DIRECTIVE:
Search the records below for the word "hinge" and show every line where it occurs.

INFORMATION PROVIDED:
· · · ·

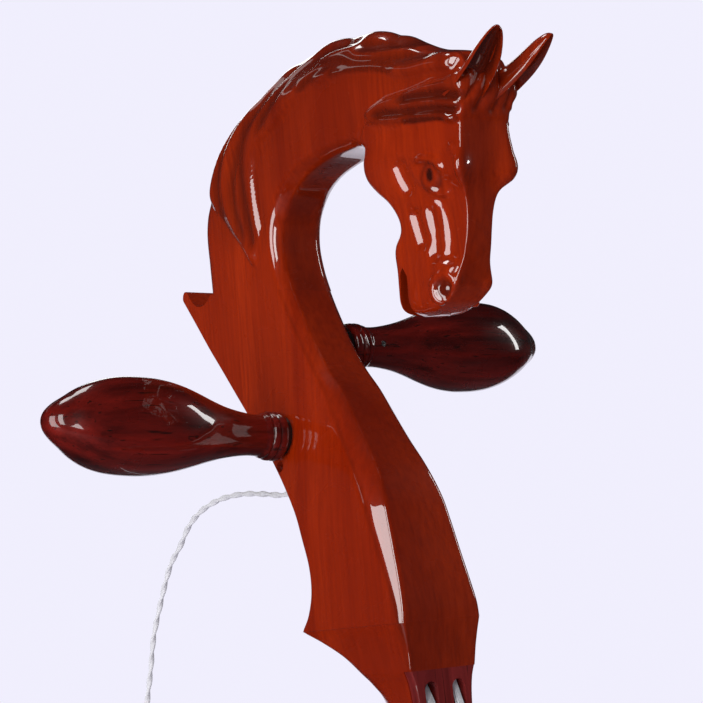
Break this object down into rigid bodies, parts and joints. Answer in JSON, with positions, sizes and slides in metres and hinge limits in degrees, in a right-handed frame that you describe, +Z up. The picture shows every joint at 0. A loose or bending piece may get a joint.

· · · ·

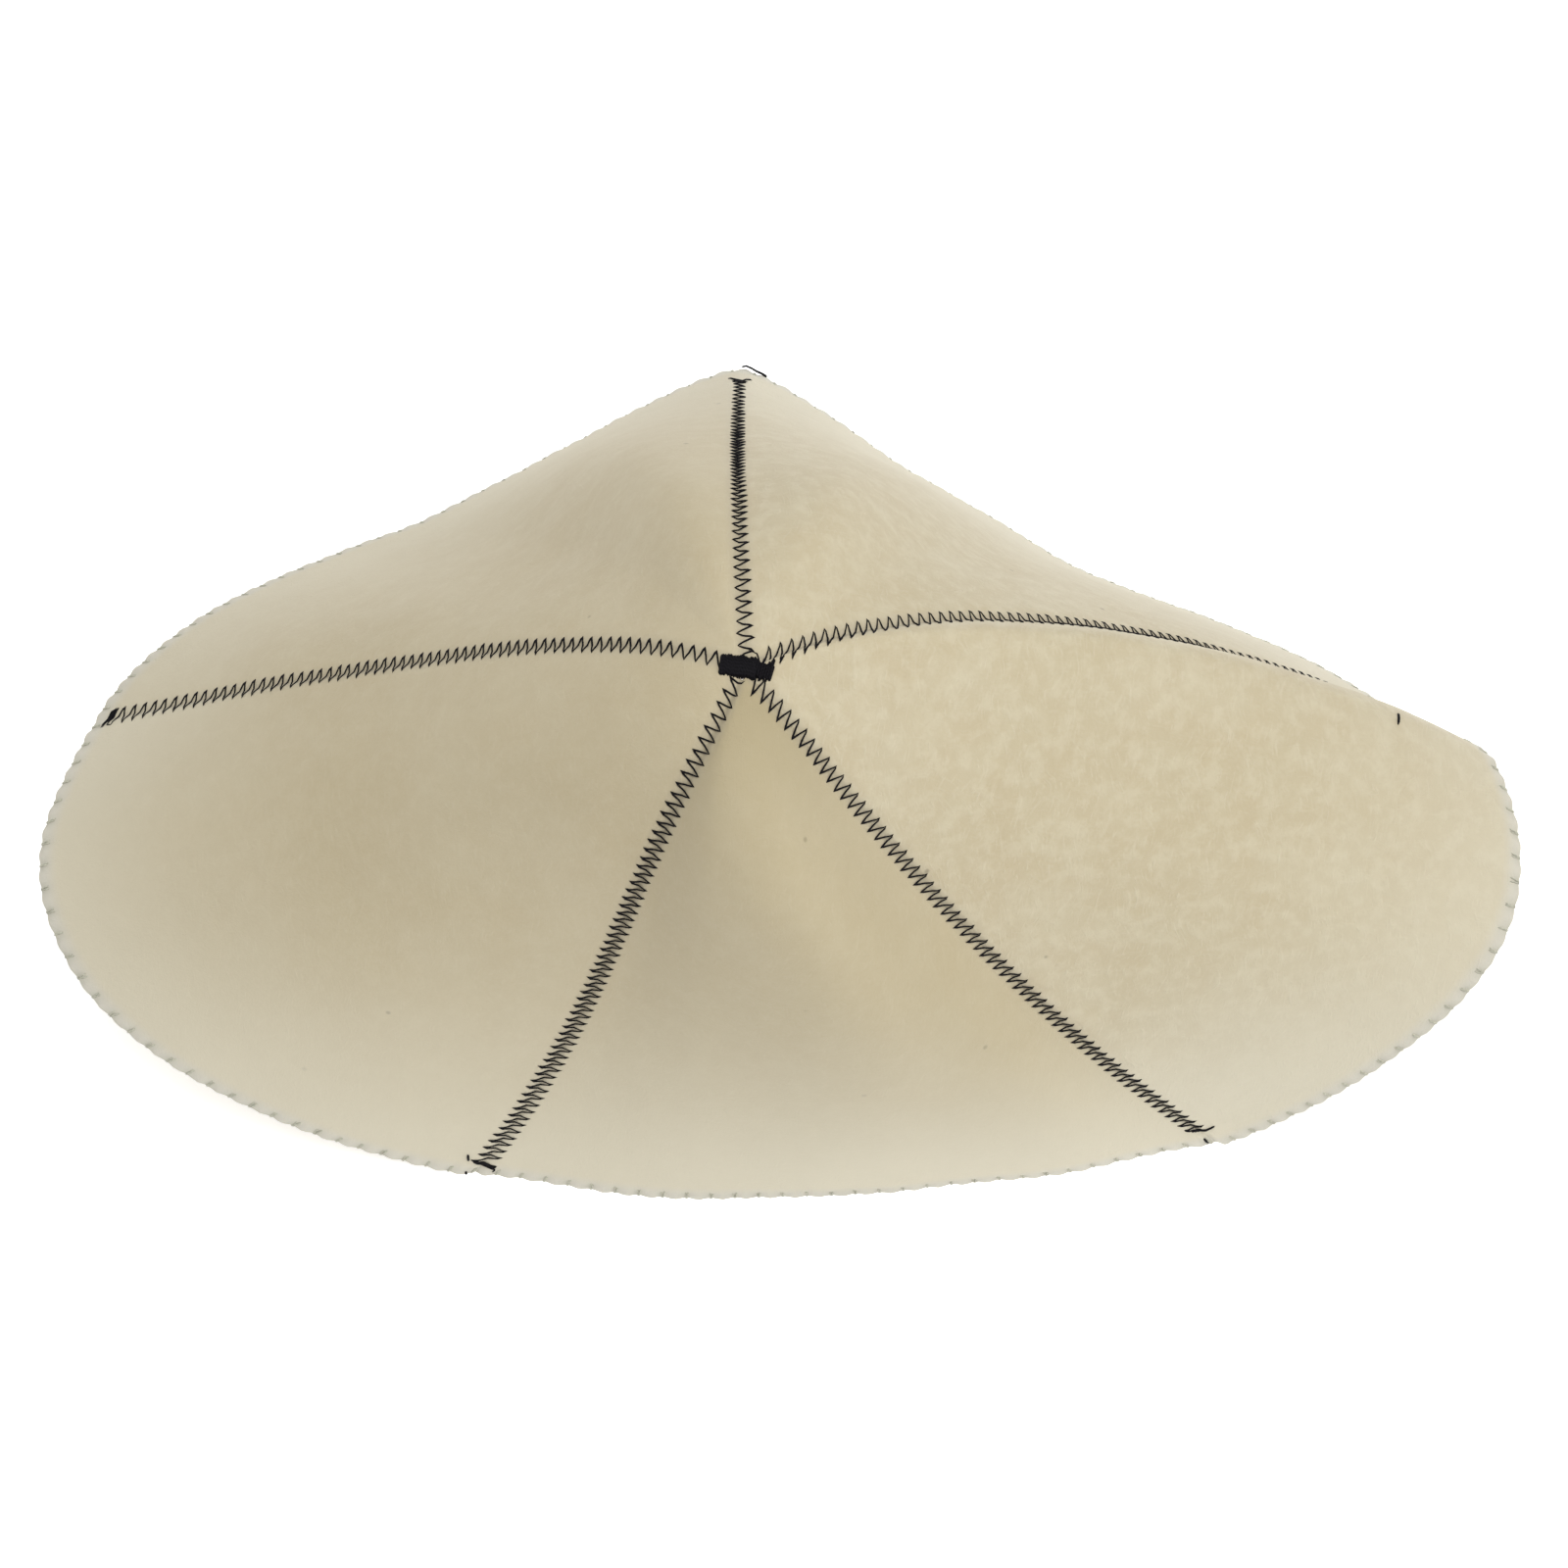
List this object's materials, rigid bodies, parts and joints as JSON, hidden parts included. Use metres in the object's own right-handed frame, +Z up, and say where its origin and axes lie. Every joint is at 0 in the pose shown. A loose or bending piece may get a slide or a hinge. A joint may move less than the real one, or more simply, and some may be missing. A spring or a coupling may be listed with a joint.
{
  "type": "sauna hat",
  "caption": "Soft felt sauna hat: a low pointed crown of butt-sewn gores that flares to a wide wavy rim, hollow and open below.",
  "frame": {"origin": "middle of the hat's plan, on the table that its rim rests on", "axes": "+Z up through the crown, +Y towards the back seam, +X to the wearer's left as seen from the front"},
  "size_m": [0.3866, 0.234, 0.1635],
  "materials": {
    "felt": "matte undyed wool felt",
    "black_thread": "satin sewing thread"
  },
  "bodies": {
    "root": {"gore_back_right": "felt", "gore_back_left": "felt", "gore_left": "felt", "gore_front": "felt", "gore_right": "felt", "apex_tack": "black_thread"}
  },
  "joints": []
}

· · · ·

RESULT FOR THIS TASK:
Break this object down into rigid bodies, parts and joints. Answer in JSON, with positions, sizes and slides in metres and hinge limits in degrees, in a right-handed frame that you describe, +Z up. The picture shows every joint at 0. A loose or bending piece may get a joint.
List this object's materials, rigid bodies, parts and joints as JSON, hidden parts included. Use metres in the object's own right-handed frame, +Z up, and say where its origin and axes lie. Every joint is at 0 in the pose shown. A loose or bending piece may get a slide or a hinge. A joint may move less than the real one, or more simply, and some may be missing. A spring or a coupling may be listed with a joint.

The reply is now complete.